Let me give another instance of this in the words of the Ettrick Shepherd. It was related to me by himself, and has since been published in the "Percy Anecdotes."

"I once witnessed a very singular feat performed by a dog belonging to John Graham, late tenant in Ashiesteel. A neighbour came to his house after it was dark, and told him that he had lost a sheep on his farm, and that if he (Graham) did not secure her in the morning early, she would be lost, as he had brought her far. John said he could not possibly get to the hill next morning, but if he would take him to the very spot where he lost the sheep, perhaps his dog Chieftain would find her that night. On that they went away with all expedition, lest the traces of the feet should cool; and I, then a boy, being in the house, went with them. The night was pitch dark, which had been the cause of the man losing his ewe, and at length he pointed out a place to John by the side of the water where he had lost her. 'Chieftain, fetch that!' said John. 'Bring her back, sir!' The dog jumped around and around, and reared himself up on end; but not being able to see anything, evidently misapprehended his master, on which John fell to scolding his dog, calling it a great many hard names. He at last told the man that he must point out the very track that the sheep went, otherwise he had no chance of recovering it. The man led him to a grey stone, and said he was sure she took the brae (hill side) within a yard of that. 'Chieftain, come hither to my foot, you great numb'd whelp!' said John. Chieftain came--John pointed with his finger to the ground, 'Fetch that, I say, sir--bring that back--away!' The dog scented slowly about on the ground for some seconds, but soon began to mend his pace, and vanished in the darkness. 'Bring her back!--away, you great calf!' vociferated John, with a voice of exultation, as the dog broke to the hill; and as all these good dogs perform their work in perfect silence, we neither saw nor heard any more of him for a long time. I think, if I remember right, we waited there about half an hour, during which time all the conversation was about the small chance which the dog had to find the ewe, for it was agreed on all hands that she must long ago have mixed with the rest of the sheep on the farm. How that was, no man will ever be able to decide. John, however, still persisted in waiting until his dog came back, either with the ewe or without her. At last the trusty animal brought the individual lost sheep to our very feet, which the man took on his back, and went on his way rejoicing."
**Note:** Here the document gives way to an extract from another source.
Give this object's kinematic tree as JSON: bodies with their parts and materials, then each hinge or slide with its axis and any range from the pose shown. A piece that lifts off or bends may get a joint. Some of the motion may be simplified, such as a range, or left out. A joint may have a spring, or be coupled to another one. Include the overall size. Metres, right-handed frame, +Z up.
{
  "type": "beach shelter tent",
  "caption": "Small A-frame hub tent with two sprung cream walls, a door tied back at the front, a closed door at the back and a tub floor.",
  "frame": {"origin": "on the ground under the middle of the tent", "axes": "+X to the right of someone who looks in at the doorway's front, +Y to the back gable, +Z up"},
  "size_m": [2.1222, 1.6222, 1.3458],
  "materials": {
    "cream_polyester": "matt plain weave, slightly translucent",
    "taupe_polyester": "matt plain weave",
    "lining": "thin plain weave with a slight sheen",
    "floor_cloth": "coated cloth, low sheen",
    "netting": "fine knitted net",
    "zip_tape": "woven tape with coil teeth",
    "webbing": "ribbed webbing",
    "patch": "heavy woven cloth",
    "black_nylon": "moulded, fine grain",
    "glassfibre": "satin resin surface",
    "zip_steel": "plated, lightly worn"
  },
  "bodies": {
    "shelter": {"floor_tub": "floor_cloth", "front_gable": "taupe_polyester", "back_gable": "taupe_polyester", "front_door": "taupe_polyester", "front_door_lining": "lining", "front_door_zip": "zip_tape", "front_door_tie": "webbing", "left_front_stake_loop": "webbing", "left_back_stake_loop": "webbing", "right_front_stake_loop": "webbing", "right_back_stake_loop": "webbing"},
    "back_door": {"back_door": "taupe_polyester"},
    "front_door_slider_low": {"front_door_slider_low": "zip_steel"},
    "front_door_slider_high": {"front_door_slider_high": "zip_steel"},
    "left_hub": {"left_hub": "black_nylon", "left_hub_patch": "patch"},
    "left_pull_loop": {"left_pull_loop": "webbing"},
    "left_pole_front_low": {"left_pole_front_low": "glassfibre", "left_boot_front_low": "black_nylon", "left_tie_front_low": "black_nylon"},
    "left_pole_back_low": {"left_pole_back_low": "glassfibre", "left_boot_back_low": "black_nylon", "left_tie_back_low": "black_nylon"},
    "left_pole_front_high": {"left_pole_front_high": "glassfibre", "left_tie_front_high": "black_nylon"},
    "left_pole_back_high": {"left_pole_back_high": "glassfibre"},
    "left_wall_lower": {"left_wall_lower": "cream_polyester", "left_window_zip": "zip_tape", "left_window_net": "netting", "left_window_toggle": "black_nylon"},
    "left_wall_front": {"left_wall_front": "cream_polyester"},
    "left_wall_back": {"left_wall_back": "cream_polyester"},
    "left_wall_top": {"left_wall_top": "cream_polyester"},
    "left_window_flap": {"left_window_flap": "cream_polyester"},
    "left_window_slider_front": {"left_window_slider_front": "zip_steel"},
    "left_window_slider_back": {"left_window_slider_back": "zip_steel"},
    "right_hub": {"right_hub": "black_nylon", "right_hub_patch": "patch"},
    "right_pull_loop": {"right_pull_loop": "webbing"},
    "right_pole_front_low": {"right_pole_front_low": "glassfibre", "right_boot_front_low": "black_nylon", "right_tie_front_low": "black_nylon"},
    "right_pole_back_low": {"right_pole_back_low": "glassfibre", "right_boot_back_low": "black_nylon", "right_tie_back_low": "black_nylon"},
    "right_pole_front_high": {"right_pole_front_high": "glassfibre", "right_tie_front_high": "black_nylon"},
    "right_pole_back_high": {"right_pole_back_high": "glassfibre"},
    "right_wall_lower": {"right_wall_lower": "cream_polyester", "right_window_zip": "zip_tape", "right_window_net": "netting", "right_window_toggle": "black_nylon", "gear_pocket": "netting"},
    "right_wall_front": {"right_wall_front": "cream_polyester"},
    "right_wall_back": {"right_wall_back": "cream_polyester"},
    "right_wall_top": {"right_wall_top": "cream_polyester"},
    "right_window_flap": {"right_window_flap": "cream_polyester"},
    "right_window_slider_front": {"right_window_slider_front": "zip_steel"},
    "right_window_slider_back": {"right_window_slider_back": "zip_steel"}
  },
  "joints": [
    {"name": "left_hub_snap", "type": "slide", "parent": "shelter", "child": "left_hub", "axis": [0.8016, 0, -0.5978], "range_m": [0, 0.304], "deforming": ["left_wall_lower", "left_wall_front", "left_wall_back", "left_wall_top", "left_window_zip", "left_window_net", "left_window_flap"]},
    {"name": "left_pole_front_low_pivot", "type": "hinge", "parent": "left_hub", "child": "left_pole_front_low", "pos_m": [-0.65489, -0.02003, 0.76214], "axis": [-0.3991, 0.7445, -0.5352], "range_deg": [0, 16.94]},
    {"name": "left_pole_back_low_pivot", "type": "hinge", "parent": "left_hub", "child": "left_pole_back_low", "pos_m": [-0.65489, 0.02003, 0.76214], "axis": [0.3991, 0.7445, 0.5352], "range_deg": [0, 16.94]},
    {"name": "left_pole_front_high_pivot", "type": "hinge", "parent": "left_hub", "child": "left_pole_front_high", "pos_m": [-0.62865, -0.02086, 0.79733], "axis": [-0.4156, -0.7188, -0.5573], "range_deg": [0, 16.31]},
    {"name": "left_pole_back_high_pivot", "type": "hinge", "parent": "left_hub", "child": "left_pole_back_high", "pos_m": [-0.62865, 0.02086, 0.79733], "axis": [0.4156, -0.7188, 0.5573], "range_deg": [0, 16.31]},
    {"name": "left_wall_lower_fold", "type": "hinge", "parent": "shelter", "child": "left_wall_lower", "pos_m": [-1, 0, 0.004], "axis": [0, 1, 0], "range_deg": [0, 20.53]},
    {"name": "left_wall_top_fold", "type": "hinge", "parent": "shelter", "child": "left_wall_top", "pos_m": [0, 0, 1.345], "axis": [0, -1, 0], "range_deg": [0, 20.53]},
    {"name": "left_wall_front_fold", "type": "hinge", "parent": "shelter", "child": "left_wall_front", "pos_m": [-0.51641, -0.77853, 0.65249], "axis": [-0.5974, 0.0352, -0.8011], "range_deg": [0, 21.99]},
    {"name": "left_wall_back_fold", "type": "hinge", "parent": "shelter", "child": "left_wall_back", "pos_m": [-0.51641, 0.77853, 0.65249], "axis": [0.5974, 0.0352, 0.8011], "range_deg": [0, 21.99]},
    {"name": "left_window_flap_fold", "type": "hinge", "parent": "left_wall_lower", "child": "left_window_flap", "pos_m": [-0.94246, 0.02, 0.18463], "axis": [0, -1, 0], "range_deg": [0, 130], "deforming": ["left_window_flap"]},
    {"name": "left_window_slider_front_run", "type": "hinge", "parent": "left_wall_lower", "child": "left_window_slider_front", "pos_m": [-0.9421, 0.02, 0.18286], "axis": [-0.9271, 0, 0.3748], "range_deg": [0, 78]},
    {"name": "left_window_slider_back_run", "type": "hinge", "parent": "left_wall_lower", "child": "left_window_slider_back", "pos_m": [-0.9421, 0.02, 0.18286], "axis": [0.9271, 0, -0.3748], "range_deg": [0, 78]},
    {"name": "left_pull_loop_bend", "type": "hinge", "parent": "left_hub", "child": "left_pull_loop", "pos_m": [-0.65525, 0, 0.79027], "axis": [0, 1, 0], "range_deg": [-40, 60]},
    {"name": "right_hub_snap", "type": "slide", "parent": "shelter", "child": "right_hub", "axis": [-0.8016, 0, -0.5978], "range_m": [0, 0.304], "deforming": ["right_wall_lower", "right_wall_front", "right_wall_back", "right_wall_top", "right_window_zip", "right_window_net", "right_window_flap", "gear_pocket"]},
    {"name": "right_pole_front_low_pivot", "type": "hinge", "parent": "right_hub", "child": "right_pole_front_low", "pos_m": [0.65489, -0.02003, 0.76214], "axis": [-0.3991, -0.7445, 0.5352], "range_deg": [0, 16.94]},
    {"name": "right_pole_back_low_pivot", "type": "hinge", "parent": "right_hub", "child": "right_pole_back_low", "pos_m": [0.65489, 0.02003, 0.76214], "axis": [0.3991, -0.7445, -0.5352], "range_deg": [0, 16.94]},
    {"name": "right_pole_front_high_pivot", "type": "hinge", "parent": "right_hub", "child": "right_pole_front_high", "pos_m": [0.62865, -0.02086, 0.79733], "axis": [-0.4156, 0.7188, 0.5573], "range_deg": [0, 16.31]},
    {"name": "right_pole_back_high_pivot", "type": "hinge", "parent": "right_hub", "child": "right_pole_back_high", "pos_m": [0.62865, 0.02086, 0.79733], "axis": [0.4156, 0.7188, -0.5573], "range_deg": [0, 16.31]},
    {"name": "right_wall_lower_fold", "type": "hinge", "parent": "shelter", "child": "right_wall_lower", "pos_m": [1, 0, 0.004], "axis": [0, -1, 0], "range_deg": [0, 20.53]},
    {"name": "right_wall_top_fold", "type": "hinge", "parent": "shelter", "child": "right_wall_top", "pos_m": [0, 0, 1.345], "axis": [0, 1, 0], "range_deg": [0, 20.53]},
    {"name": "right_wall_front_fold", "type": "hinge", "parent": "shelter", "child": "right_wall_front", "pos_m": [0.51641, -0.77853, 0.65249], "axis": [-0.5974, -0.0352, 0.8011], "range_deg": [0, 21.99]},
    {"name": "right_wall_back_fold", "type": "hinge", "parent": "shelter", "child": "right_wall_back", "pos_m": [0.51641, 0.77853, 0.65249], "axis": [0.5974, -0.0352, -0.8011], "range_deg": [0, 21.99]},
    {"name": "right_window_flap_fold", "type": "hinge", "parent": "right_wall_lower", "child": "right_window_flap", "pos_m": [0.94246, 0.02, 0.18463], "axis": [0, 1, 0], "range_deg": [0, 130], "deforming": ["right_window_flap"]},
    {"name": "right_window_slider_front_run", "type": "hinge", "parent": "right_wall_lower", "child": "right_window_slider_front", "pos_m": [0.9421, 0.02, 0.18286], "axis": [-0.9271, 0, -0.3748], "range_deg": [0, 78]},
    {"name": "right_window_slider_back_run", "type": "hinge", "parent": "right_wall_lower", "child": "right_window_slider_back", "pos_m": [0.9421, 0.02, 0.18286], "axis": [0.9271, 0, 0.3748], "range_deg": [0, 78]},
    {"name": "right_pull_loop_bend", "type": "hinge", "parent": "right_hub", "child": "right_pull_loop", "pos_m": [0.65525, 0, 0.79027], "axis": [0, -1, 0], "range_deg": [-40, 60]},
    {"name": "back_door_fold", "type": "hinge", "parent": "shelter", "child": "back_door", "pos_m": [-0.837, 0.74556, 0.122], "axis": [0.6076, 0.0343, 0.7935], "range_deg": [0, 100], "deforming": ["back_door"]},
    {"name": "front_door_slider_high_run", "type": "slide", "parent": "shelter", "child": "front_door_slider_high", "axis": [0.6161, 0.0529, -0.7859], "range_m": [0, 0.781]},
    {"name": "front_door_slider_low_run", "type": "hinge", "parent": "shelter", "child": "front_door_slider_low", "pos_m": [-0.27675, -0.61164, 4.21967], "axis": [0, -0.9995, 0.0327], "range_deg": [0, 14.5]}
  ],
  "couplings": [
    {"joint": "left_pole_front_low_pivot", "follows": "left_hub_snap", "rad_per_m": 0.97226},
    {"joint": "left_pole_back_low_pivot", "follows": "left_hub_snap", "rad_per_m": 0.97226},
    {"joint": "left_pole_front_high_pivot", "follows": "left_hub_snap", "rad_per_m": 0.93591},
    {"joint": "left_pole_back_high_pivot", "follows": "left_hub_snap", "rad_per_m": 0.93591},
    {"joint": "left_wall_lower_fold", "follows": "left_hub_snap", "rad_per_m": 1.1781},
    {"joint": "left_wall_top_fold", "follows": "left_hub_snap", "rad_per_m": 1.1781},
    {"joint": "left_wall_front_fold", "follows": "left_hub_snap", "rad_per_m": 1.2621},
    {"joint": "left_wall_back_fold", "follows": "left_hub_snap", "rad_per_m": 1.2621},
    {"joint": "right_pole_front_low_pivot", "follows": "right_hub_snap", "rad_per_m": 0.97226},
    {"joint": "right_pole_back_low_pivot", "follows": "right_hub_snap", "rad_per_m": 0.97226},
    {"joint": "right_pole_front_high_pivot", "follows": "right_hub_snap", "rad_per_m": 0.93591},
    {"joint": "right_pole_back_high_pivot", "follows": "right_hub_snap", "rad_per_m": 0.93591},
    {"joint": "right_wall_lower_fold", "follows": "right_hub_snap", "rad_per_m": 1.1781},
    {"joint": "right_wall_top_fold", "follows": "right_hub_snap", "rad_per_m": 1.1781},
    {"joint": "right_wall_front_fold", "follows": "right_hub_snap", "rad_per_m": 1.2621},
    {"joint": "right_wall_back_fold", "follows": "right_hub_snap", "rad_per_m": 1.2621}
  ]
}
The care the shepherds of the north of England take in preserving a pure breed of these dogs is very great, and the value set upon them is proportionably high. Nor must the shepherds themselves be passed over without notice. They are a shrewd, sagacious set of men, many of them by no means uneducated, as is the case generally with the peasantry in the north of England. Indeed, it is from this class that many scholars and mathematicians have done so much credit, and I may add honour, to the counties of Cumberland and Westmoreland. An anecdote is related of a shepherd, who was found by a gentleman attending his flock, and reading a volume of Milton. "What are you reading?" asked the gentleman. "Why," replied the shepherd, "I am reading an odd sort of a poet; he would fain rhyme, but does not quite know how to set about it."